Microbial might: BugBiome’s bioinsecticide targets aphids in the fight against synthetic pesticides

BugBiome co-founders Dr Alicia Showering and Chris Mosedale. The company is developing a microbial aphicide that promises a natural defence against aphids.
BugBiome co-founders Dr Alicia Showering and Chris Mosedale. The company is developing a microbial aphicide that promises a natural defence against aphids. (BugBiome)

UK start-up BugBiome is harnessing plant-derived microbes to develop a new generation of bioinsecticides – but scaling biological pest control comes with formulation and regulatory hurdles

Aphids are among the most destructive crop pests, threatening yields of potatoes, sugar beet and oilseed rape across Europe and beyond. BugBiome, a UK-based ag-biotech company, is developing a microbial aphicide that promises to offer growers a sustainable alternative to synthetic pesticides.

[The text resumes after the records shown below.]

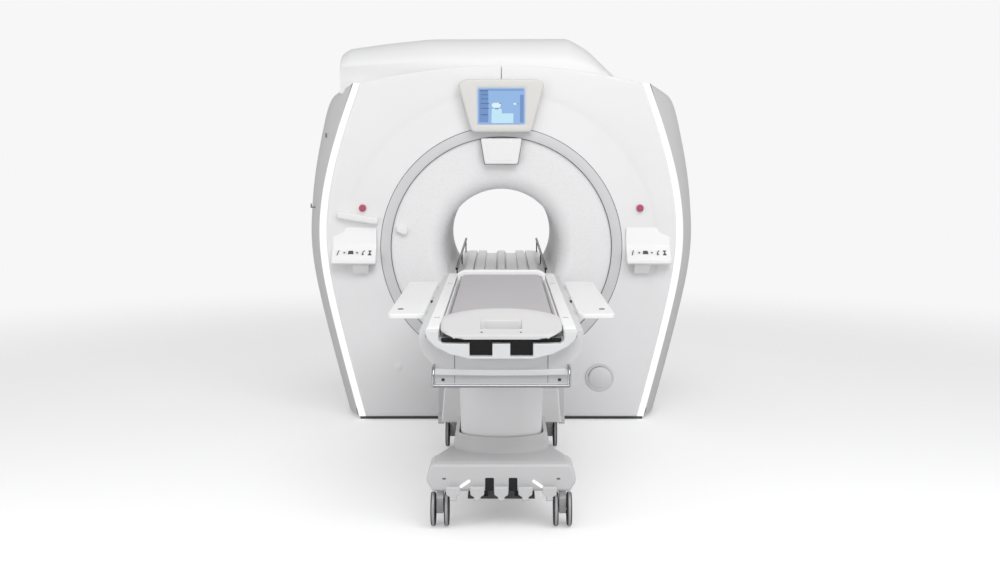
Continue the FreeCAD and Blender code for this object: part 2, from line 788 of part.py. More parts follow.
# ---------------------------------------------------------------- table base
def stadium(half, low, high, z):
    """A closed oblong wire with round ends, level at height z."""
    ends = [Vector(half, low + half, z), Vector(half, high - half, z),
            Vector(-half, high - half, z), Vector(-half, low + half, z)]
    return Part.Wire([Part.makeLine(ends[0], ends[1]),
                      Part.Arc(ends[1], Vector(0, high, z), ends[2]).toShape(),
                      Part.makeLine(ends[2], ends[3]),
                      Part.Arc(ends[3], Vector(0, low, z), ends[0]).toShape()])


def oblong(grow, low, high, growTop=None):
    """A solid round the sleeve's plan, grown by so much at its foot and its top."""
    wires = []
    for z, more in ((float(low), float(grow)), (float(high), float(grow if growTop is None else growTop))):
        wires.append(stadium(float(size.sleeveHalf) + more, float(size.sleeveFront) - more,
                             float(size.sleeveBack) + more, z))
    return Part.makeLoft(wires, True, True)


def beamCorners(inset, low):
    """Front view of the crossbeam's cover, symmetric about the middle."""
    half = size.beamHalf - inset
    right = [(half - 27, low), (half, 212), (half - 16, size.beamTop - 14 - inset / 2),
             (half - 34, size.beamTop - inset)]
    return right + [(-a, b) for a, b in reversed(right)]


def baseChassis():
    """Welded frame: crossbeams for the casters, a pan under the column, a docking tongue."""
    axis = size.casterX
    half = size.neckHalf
    wide = size.panHalf
    fore = size.casterFront + size.casterTrail
    aft = size.casterBack + size.casterTrail
    pan = box((-wide, size.beamBack, size.panLow), (wide, size.panBack, size.panLow + 12))
    bars = [box((-axis - 32, y - 34, chassisLow), (axis + 32, y + 34, chassisTop)) for y in (fore, aft)]
    ends = [box((-half, fore + 34, chassisLow), (half, size.beamBack + 12, chassisTop)),
            box((-half, size.panBack - 12, chassisLow), (half, aft - 34, chassisTop))]
    risers = [box((-half, y, size.panLow), (half, y + 12, chassisTop))
              for y in (size.beamBack, size.panBack - 12)]
    posts = []
    for x in (-110, 80):
        posts.append(box((x, fore - 10, chassisTop),
                         (x + 30, fore + 10, size.beamTop - 6 - size.seatGap)))
        posts.append(box((x, aft - 10, chassisTop), (x + 30, aft + 10, 339 - size.seatGap)))
    tongue = box((-80, aft + 34, 192), (80, front - 30, 234))
    shaft = rod(6, (-238, size.pedalShaftY, pedalHeight), 476, "x")
    lugs = [box((x - 5, size.pedalShaftY - 8, pedalHeight - 8), (x + 5, size.pedalShaftY + 8, chassisLow))
            for x in (-233, -160, -52, 52, 160, 233)]
    whole = fuse(pan, *bars, *ends, *risers, *posts, tongue, shaft, *lugs)
    holes = []
    for x in (-axis, axis):
        for y in (size.casterFront, size.casterBack):
            holes.append(rod(size.stemRadius + size.runFit,
                             (x, y + size.casterTrail, chassisLow - 6), size.beamThick + 20, "z"))
    return cut(whole, *holes)


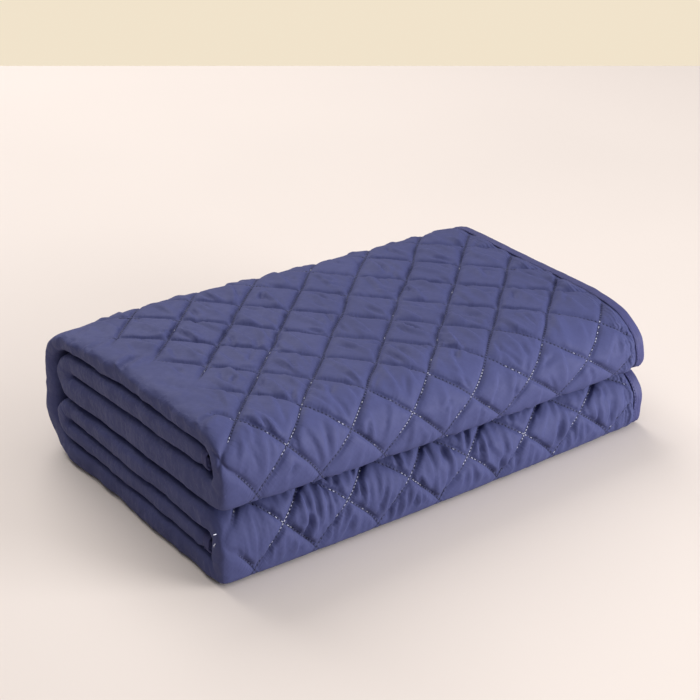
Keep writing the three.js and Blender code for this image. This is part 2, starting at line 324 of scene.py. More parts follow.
def front_room(below, above, front):
    """Half the room that a front turn leaves for the end turned in between its two layers."""

    def half(x):
        y = turn_line(front, x)
        return (floor_of(above, x, y) - floor_of(below, x, y) - thickness(below, x, y)) / 2

    return half


def front_base(above, front, room):
    """Where the straight layers of a front turn begin, along Y."""

    def base(x):
        y = turn_line(front, x)
        return y + thickness(above, x, y) / 2 + room(x)

    return base


def inner_base(below, above):
    """Where the turn of an end inside the spine begins, along Y."""

    def base(x):
        y = spine_start(x)
        skin = thickness(TOP, x, 0.0) / 2
        deep = skin + SPINE_CLEARANCE + mean_thickness(below, above, x, y) + LAYER_GAP / 2
        return turn_line(SPINE, x) - deep

    return base


UPPER_ROOM = front_room(UNDERSIDE, TOP, UPPER_FRONT)
LOWER_ROOM = front_room(BOTTOM, LOWER_TOP, LOWER_FRONT)
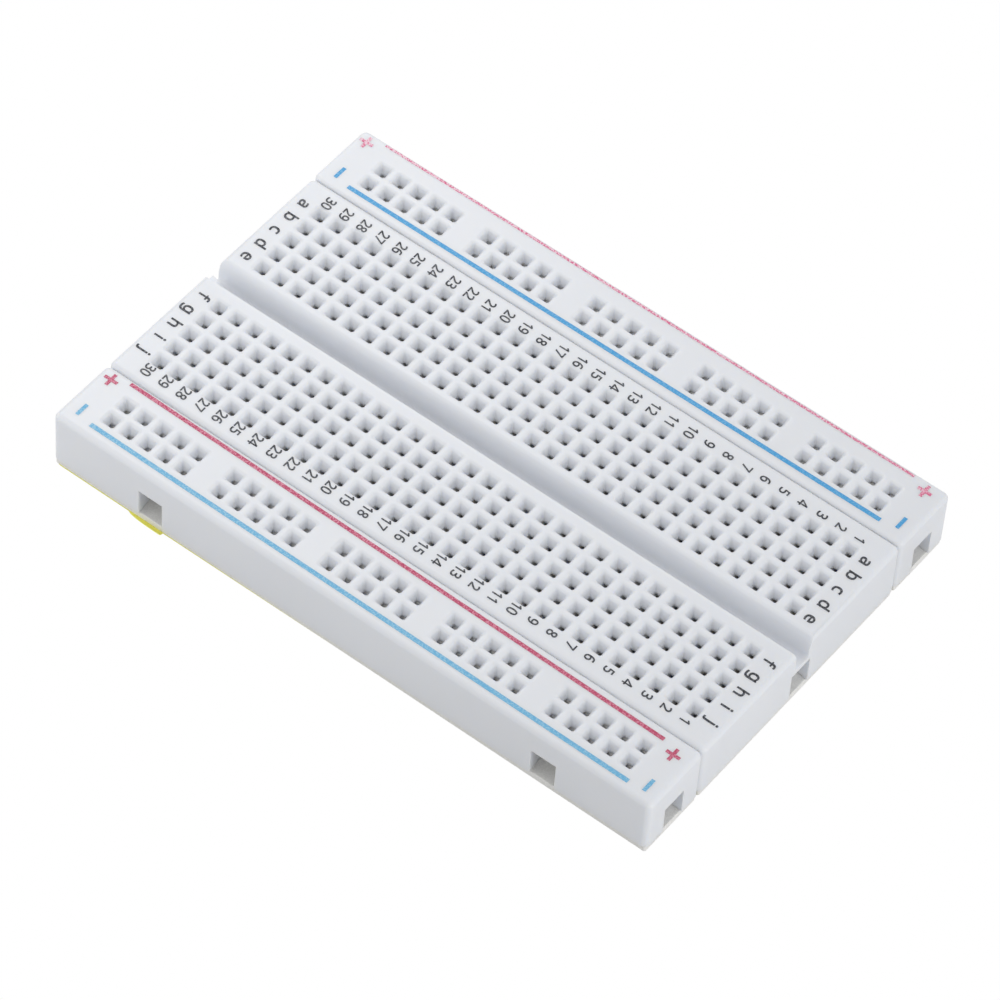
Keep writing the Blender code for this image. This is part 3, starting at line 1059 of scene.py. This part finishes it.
def lay_word(shape, mesh, scale, x, y, narrow=1.0):
    """Adds a word with its baseline at x, centred on y, reading towards -Y."""
    before = len(shape.verts)
    shape.from_mesh(mesh)
    shape.verts.ensure_lookup_table()
    sideways = [vert.co.x for vert in mesh.vertices]
    centre = (min(sideways) + max(sideways)) / 2
    move = (Matrix.Translation((x, y, shell_top + INK / 2))
            @ Matrix.Rotation(math.radians(-90), 4, "Z")
            @ Matrix.Diagonal((scale * narrow, scale, INK, 1.0))
            @ Matrix.Translation((-centre, 0.0, 0.0)))
    bmesh.ops.transform(shape, matrix=move, verts=shape.verts[before:])


def make_legend():
    """Row numbers beside both banks and column letters at both ends."""
    shape = bmesh.new()
    figure_scale = FIGURE_HEIGHT / height_of(text_mesh("1"))
    letter_scale = X_HEIGHT / height_of(text_mesh("x"))
    for row in range(1, ROWS + 1):
        mesh = text_mesh(str(row))
        for side in (-1, 1):
            lay_word(shape, mesh, figure_scale,
                     row_x(row) * NUMBER_STRETCH - FIGURE_HEIGHT / 2, side * NUMBER_Y,
                     FIGURE_NARROW)
    letters = "abcdefghij"
    columns = [side * BANK_CENTRE - y for _, side in BANKS for y in spread(HOLES_PER_CLIP)]
    for letter, y in zip(letters, columns):
        mesh = text_mesh(letter)
        for base_x, drift in zip(LETTER_BASE_X, LETTER_DRIFT):
            lay_word(shape, mesh, letter_scale, base_x, y + drift)
    bmesh.ops.remove_doubles(shape, verts=shape.verts, dist=0.0005 * MM)
    mesh = to_mesh("block_legend", shape)
    return finish_piece("block_legend", mesh, "terminal_block", black_ink)


legend = make_legend()
print("the legend has", len(legend.data.polygons), "faces")

# %% [markdown]
# ## Floor
# The board lies on a plain white sweep that is lit until it is paper white, so the camera
# sees it glow, while the board only gets the light that a pale table would send back.

# %% Floor
def make_floor():
    """A plain pale floor that the camera sees as paper white."""
    shape = bmesh.new()
    bmesh.ops.create_grid(shape, x_segments=1, y_segments=1, size=3.0)
    bmesh.ops.translate(shape, vec=(0, 0, -NEARLY), verts=shape.verts)
    mesh = to_mesh("floor", shape, recalculate=False)
    material, tree, shader = start_material("white table", {
        "Base Color": (0.70, 0.70, 0.70, 1.0), "Roughness": 0.9, "Specular IOR Level": 0.1})
    glow = tree.nodes.new("ShaderNodeEmission")
    path = tree.nodes.new("ShaderNodeLightPath")
    mix = tree.nodes.new("ShaderNodeMixShader")
    tree.links.new(path.outputs["Is Camera Ray"], mix.inputs["Fac"])
    # The mix node's second and third inputs share the name Shader.
    tree.links.new(shader.outputs["BSDF"], mix.inputs[1])
    tree.links.new(glow.outputs["Emission"], mix.inputs[2])
    tree.links.new(mix.outputs["Shader"], tree.nodes["Material Output"].inputs["Surface"])
    mesh.materials.append(material)
    floor = add_object("floor", mesh)
    return floor


floor = make_floor()

# %% [markdown]
# ## Light
# A softbox hangs over the far left, so the board is lightest there. A second faces the right
# end, and a weak one fills the left end of the near side. Most of the light comes from all
# round, as it does in a white tent.

# %% Lights
TENT_STRENGTH = 0.67


def add_softbox(name, place, size, power):
    """A square area light that faces the board."""
    data = bpy.data.lights.new(name, "AREA")
    data.shape = "SQUARE"
    data.size = size
    data.energy = power
    light = bpy.data.objects.new(name, data)
    bpy.context.scene.collection.objects.link(light)
    place = Vector(place)
    light.matrix_world = Matrix.Translation(place) @ place.to_track_quat("Z", "Y").to_matrix().to_4x4()
    return light


add_softbox("key softbox", (-0.12, 0.10, 0.18), 0.12, 0.135)
add_softbox("left fill softbox", (-0.12, -0.12, 0.06), 0.10, 0.045)
add_softbox("end softbox", (0.70, -0.06, 0.16), 0.3, 1.5)

world = bpy.data.worlds.new("studio")
bpy.context.scene.world = world
world.use_nodes = True
tent = world.node_tree.nodes["Background"]
tent.inputs["Color"].default_value = (1.0, 1.0, 1.0, 1.0)
tent.inputs["Strength"].default_value = TENT_STRENGTH
bpy.context.scene.view_settings.view_transform = "Standard"
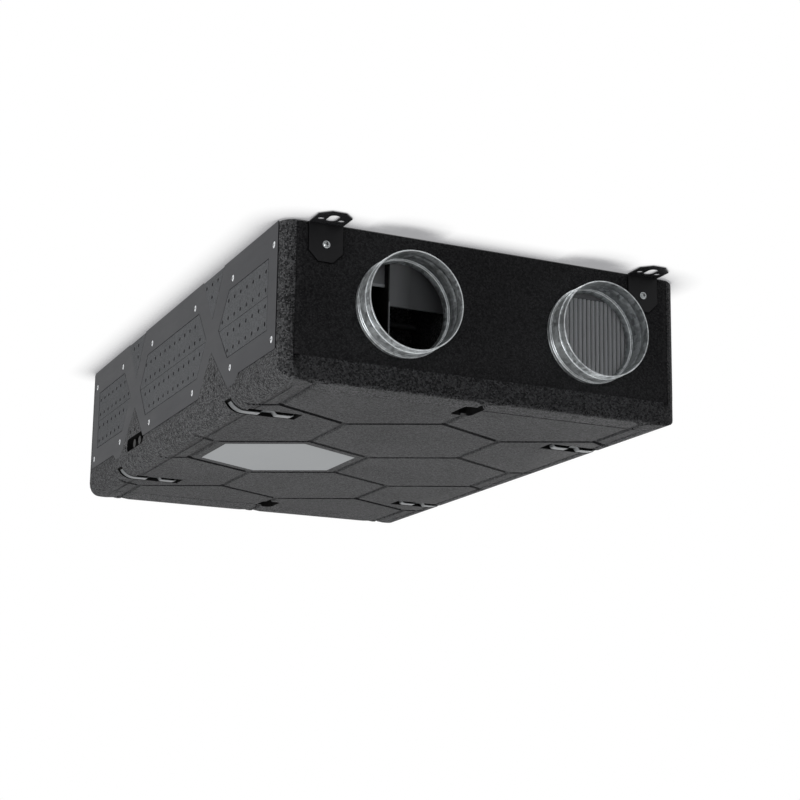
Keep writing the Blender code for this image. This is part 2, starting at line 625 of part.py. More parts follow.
def hanger_bracket(name, x, matrix):
    back_y = WALL_Y - FIT_GAP
    turn_down = Matrix(((1, 0, 0, x), (0, 0, 1, back_y - BRACKET_SHEET / 2), (0, -1, 0, HEIGHT), (0, 0, 0, 1)))
    leg_hole = arc((0.0, HEIGHT - SCREW_Z), SCREW_SHANK_RADIUS + 2 * SCREW_PLAY, 0, 337.5, 15)
    drop = sheet(name, [chamfered_leg(BRACKET_DROP, BRACKET_SHEET / 2), leg_hole], BRACKET_SHEET,
                 matrix @ turn_down, parts, BRACKET_STEEL)
    turn_out = Matrix(((1, 0, 0, x), (0, -1, 0, back_y), (0, 0, 1, HEIGHT - BRACKET_SHEET / 2), (0, 0, 0, 1)))
    slot = slot_outline((0.0, BRACKET_SLOT_MIDDLE), BRACKET_SLOT_LENGTH, BRACKET_SLOT_WIDTH)
    holes = [arc((sign * BRACKET_HOLE_SPREAD / 2, BRACKET_HOLE_MIDDLE), BRACKET_HOLE_RADIUS, 0, 330, 11)
             for sign in (-1, 1)]
    tab = sheet(name + "_tab", [chamfered_leg(BRACKET_REACH, 0.0), slot] + holes, BRACKET_SHEET,
                matrix @ turn_out, cutters)
    boolean(drop, tab, "UNION")
    return drop


# Bracket screw: a flanged round head with its shank through the bracket into the foam
def bracket_screw(end, name, x):
    matrix = end_matrix(end)
    face = WALL_Y - FIT_GAP - BRACKET_SHEET - FIT_GAP
    points = [(0.0, SCREW_POINT_LENGTH), (SCREW_SHANK_RADIUS, SCREW_SHANK_LENGTH), (SCREW_SHANK_RADIUS, 0.0),
              (SCREW_HEAD_RADIUS, 0.0), (SCREW_HEAD_RADIUS, -SCREW_FLANGE_HEIGHT),
              (SCREW_CROWN_RADIUS, -SCREW_FLANGE_HEIGHT), (SCREW_CROWN_RADIUS * 0.9, -SCREW_HEAD_HEIGHT),
              (0.0, -SCREW_HEAD_HEIGHT)]
    shape = bmesh.new()
    ring = [shape.verts.new((radius, along, 0.0)) for radius, along in points]
    lines = [shape.edges.new((ring[i], ring[i + 1])) for i in range(len(ring) - 1)]
    bmesh.ops.spin(shape, geom=ring + lines, cent=(0, 0, 0), axis=(0, 1, 0), dvec=(0, 0, 0),
                   angle=math.tau, steps=TURN_STEPS // 2, use_merge=True)
    bmesh.ops.remove_doubles(shape, verts=shape.verts, dist=1e-6)
    bmesh.ops.recalc_face_normals(shape, faces=shape.faces)
    mesh = bpy.data.meshes.new(name)
    shape.to_mesh(mesh)
    shape.free()
    screw = place(mesh, name, parts, SCREW_STEEL, matrix @ Matrix.Translation((x, face, SCREW_Z)))
    hole = cylinder("hole_" + name, SCREW_SHANK_RADIUS + SCREW_PLAY, 3 * SCREW_POINT_LENGTH,
                    matrix @ Matrix.Translation((x, WALL_Y, SCREW_Z)) @ TURN_ALONG, steps=TURN_STEPS // 2)
    boolean(end_panels[end]["upper"], hole)
    return screw


for end in END_TURNS:
    for x in (-BRACKET_X, BRACKET_X):
        label = corner_name(end, x)
        hanger_bracket("hanger_bracket_" + label, x, end_matrix(end))
        bracket_screw(end, "bracket_screw_" + label, x)


# Cover straps: sprung strips that slope in from the base's rounded edge, each dipping into its pocket
STRAP_LEVEL = FIT_GAP + STRAP_SHEET / 2


def thick_line(points, thickness):
    # An open line given a thickness, with its corners mitred
    sides = ([], [])
    for i, point in enumerate(points):
        before = Vector(points[max(i - 1, 0)])
        after = Vector(points[min(i + 1, len(points) - 1)])
        here = Vector(point)
        run_in = (here - before if i > 0 else after - here).normalized()
        run_out = (after - here if i < len(points) - 1 else here - before).normalized()
        across = Vector((-run_in.y - run_out.y, run_in.x + run_out.x)).normalized()
        reach = thickness / 2 / across.dot(Vector((-run_in.y, run_in.x)))
        sides[0].append(tuple(here + across * reach))
        sides[1].append(tuple(here - across * reach))
    return sides[0] + sides[1][::-1]


def strap_line():
    # Drawn for the left side in the plane across the unit: first direction X, second Z
    low = STRAP_LEVEL
    rise = low + STRAP_DIP_RISE
    slope = STRAP_DIP_RISE
    return [(-STRAP_START[0], STRAP_START[1]), (-STRAP_BEND, low),
            (-STRAP_DIP_OUT - slope / 2, low), (-STRAP_DIP_OUT + slope / 2, rise),
            (-STRAP_DIP_IN - slope / 2, rise), (-STRAP_DIP_IN + slope / 2, low),
            (-STRAP_END - slope, low), (-STRAP_END - slope / 3, low + slope / 4), (-STRAP_END, rise)]


def strap_channel():
    # All that lies outwards of the strap's sloping leg, with the fit's gap over the leg
    bend = Vector((-STRAP_BEND, STRAP_LEVEL))
    start = Vector((-STRAP_START[0], STRAP_START[1]))
    run = (start - bend).normalized()
    inwards = Vector((run.y, -run.x)) * (STRAP_SHEET / 2 + FIT_GAP)
    bend += inwards
    start += inwards + run * STRAP_CHANNEL_LEAD
    outside = -WIDTH / 2 - BELOW
    return [tuple(bend), tuple(start), (outside, start.y), (outside, -BELOW), (bend.x, -BELOW)]


for end in END_TURNS:
    for side, sign in SIDES.items():
        label = end + "_" + side
        along = STRAP_Y * (-1 if end == "front" else 1) + STRAP_SHIFT
        strap_place = Matrix.Translation((0.0, along, 0.0)) @ Matrix.Diagonal((-sign, 1, 1, 1)) @ ACROSS
        sheet("cover_strap_" + label, [thick_line(strap_line(), STRAP_SHEET)], STRAP_WIDTH, strap_place,
              parts, STRAP_STEEL)
        channel = sheet("strap_channel_" + label, [strap_channel()], STRAP_WIDTH + 2 * STRAP_CHANNEL_ROOM,
                        strap_place, cutters)
        near, far = sorted((sign * STRAP_POCKET_IN, sign * STRAP_BEND))
        pocket = box("strap_pocket_" + label, (near, along - STRAP_WIDTH / 2 - STRAP_POCKET_ROOM, -BELOW),
                     (far, along + STRAP_WIDTH / 2 + STRAP_CHANNEL_ROOM, STRAP_POCKET_DEPTH))
        for shell in (housing_lower, service_cover):
            boolean(shell, pocket)
        boolean(housing_lower, channel)

# Cable entry: a black block of two glands in a recess under the left side plate's rear notch
entry_x = -WIDTH / 2
entry_middle_z = (ENTRY_LOW_Z + ENTRY_TOP_Z) / 2
entry_recess = box("entry_recess", (entry_x - BELOW, ENTRY_Y - ENTRY_LENGTH / 2, ENTRY_LOW_Z),
                   (entry_x + ENTRY_DEPTH, ENTRY_Y + ENTRY_LENGTH / 2, ENTRY_TOP_Z))
bevel_edges(entry_recess, lambda a, b: abs(a.y - b.y) < 1e-6 and abs(a.z - b.z) < 1e-6, ENTRY_CORNER, 3)
boolean(housing_lower, entry_recess)
block_reach = ENTRY_LENGTH / 2 - ENTRY_CORNER
block_face = entry_x + ENTRY_DEPTH - ENTRY_BLOCK_DEPTH
cable_entry = box("cable_entry", (block_face, ENTRY_Y - block_reach, ENTRY_LOW_Z + FIT_GAP),
                  (entry_x + ENTRY_DEPTH - FIT_GAP, ENTRY_Y + block_reach, ENTRY_TOP_Z - FIT_GAP),
                  parts, BLACK_PLASTIC)
for number, side in enumerate((-1, 1)):
    gland = cylinder(f"gland_{number}", GLAND_RADIUS, GLAND_STAND + GLAND_ROOT,
                     Matrix.Translation((block_face + (GLAND_ROOT - GLAND_STAND) / 2, ENTRY_Y + side * GLAND_SPREAD / 2,
                                         entry_middle_z)) @ Matrix.Rotation(math.pi / 2, 4, "Y"), steps=16)
    boolean(cable_entry, gland, "UNION")
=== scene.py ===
# Ceiling-hung air handling unit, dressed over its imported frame: foam shell, steel side plates, duct spigots
import math

import bpy
from mathutils import Matrix, Vector


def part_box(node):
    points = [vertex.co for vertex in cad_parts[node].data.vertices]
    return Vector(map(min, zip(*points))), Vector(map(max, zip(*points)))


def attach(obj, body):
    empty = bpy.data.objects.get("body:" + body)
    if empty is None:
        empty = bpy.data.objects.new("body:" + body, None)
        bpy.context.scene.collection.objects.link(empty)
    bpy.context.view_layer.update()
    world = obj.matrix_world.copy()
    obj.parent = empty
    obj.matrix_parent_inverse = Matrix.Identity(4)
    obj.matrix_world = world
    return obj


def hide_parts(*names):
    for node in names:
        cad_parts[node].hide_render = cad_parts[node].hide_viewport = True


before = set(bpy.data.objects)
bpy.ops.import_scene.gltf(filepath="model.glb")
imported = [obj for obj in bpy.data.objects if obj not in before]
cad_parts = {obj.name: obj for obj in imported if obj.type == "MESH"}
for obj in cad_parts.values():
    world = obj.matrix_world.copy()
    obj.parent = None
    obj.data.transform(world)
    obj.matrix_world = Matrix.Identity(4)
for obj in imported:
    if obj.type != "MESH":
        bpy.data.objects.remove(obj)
bpy.ops.object.select_all(action="DESELECT")
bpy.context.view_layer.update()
print("frame loaded:", len(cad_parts), "nodes")


# shader helpers
class Wire:
    # one output socket, which Python's own operators work on
    def __init__(self, graph, socket):
        self.graph, self.socket = graph, socket

    def maths(self, operation, left, right=0.0, clamp=False):
        settings = {"operation": operation, "use_clamp": clamp}
        return self.graph.node("ShaderNodeMath", settings, {0: left, 1: right})[0]

    def __add__(self, other):
        return self.maths("ADD", self, other)

    def __radd__(self, other):
        return self.maths("ADD", other, self)

    def __sub__(self, other):
        return self.maths("SUBTRACT", self, other)

    def __rsub__(self, other):
        return self.maths("SUBTRACT", other, self)

    def __mul__(self, other):
        return self.maths("MULTIPLY", self, other)

    def __rmul__(self, other):
        return self.maths("MULTIPLY", other, self)

    def __truediv__(self, other):
        return self.maths("DIVIDE", self, other)

    def __rtruediv__(self, other):
        return self.maths("DIVIDE", other, self)

    def __pow__(self, other):
        return self.maths("POWER", self, other)

    def __abs__(self):
        return self.maths("ABSOLUTE", self)

    def greater(self, other):
        return self.maths("MAXIMUM", self, other)

    def limited(self):
        # kept between 0 and 1
        return self.maths("ADD", self, 0.0, clamp=True)


class Outputs:
    def __init__(self, graph, made):
        self.graph, self.made = graph, made

    def __getitem__(self, key):
        return Wire(self.graph, self.made.outputs[key])


class Graph:
    # the nodes of a material or a world, and the one way in which they are made
    def __init__(self, owner):
        owner.use_nodes = True
        self.tree = owner.node_tree
        self.tree.nodes.clear()

    def node(self, kind, settings=(), sockets=()):
        made = self.tree.nodes.new(kind)
        for key, value in dict(settings).items():
            setattr(made, key, value)
        for key, value in dict(sockets).items():
            target = made.inputs[key]
            if isinstance(value, Wire):
                self.tree.links.new(value.socket, target)
            else:
                target.default_value = (*value, 1.0) if target.type == "RGBA" else value
        return Outputs(self, made)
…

“Our bioinsecticides are derived from naturally occurring leaf-surface microbes that have evolved sophisticated mechanisms to deter feeding and colonisation,” explained CEO Alicia Showering.

“These strains are naturally leaf-adhesive, UV-tolerant and stable under harsh field conditions – attributes that chemical and soil-derived biological products often lack.”

BugBiome’s proprietary discovery platform, AvidX, identifies microbial strains based on early behavioural and metabolic disruption signals, rather than just mortality. This approach, Showering says, yields a tenfold increase in discovery rates and better field resilience.

Beyond aphids: A growing pipeline

While aphids are the initial target, BugBiome’s ambitions extend further. The company is building a pipeline that spans major crop pests across geographies. It is developing microbial solutions for pests including Sitona (pea and bean weevils), whiteflies, and cabbage stem flea beetles.

Exploratory programmes are also under way for corn rootworm in North America. “Our platform supports rapid cross-pest validation in both greenhouse and field settings,” Showering noted.

Aphids are among the most destructive crop pests, threatening yields of potatoes, sugar beet and oilseed rape.
Aphids are among the most destructive crop pests, threatening yields of potatoes, sugar beet and oilseed rape. (Andrey Abryutin/Getty Images)

Funding fuels expansion

BugBiome recently relocated from NIAB in Cambridge to Norwich Research Park, following investment from European funds Rockstart and Biotope. The funding will support R&D, greenhouse and field trials, and regulatory work.

Key milestones over the next 6-12 months include:

  • Screening 300 new microbial strains and profiling 100 behavioural responses
  • Advancing three lead candidates through greenhouse validation
  • Launching US field trials in 2026
  • Becoming a commercial screening partner for industrial collaborators

Pilot trials are already underway with AgLaunch growers in the US and NIAB in the UK, focusing on aphid control.

Formulation and regulation: The roadblocks to scale

Despite the promise of microbial insecticides, Showering is candid about the challenges ahead.

Biological registration timelines in the EU and UK are long, and standardising efficacy data across variable microbial products is difficult, she said. “Formulation is another bottleneck. Most existing adjuvants and carriers were developed for chemical actives, not biological cells or extracts. This limits compatibility, shelf life and UV or temperature tolerance.”

Microbial products often require cold storage and have narrow application windows, making them less practical for large-scale agriculture. BugBiome is working with regulatory experts to align its data packages with HSE (UK), EPA (US) and EFSA (EU) frameworks.

“The biological sector has lagged due to inconsistent screening methods and an incomplete understanding of how microbial actives actually work.”

Alicia Showering

Reimagining biological discovery

BugBiome’s mission is to make biological screening as systematic and reliable as chemical discovery. By mapping insect behaviour and metabolic responses to microbial exposure, the company aims to unlock new biological modes of action.

“Today, synthetic pesticides dominate because they are predictable and well-characterised,” Showering said. “The biological sector has lagged due to inconsistent screening methods and an incomplete understanding of how microbial actives actually work.

“BugBiome is re-engineering how agriculture discovers and deploys biological pest control. We rapidly identify, classify and develop novel microbial actives, transforming microbial discovery from ‘trial-and-error’ into predictive science.”

With its platform-first, partner-driven approach, BugBiome hopes to accelerate agriculture’s transition away from synthetic dependence toward integrated, sustainable pest management.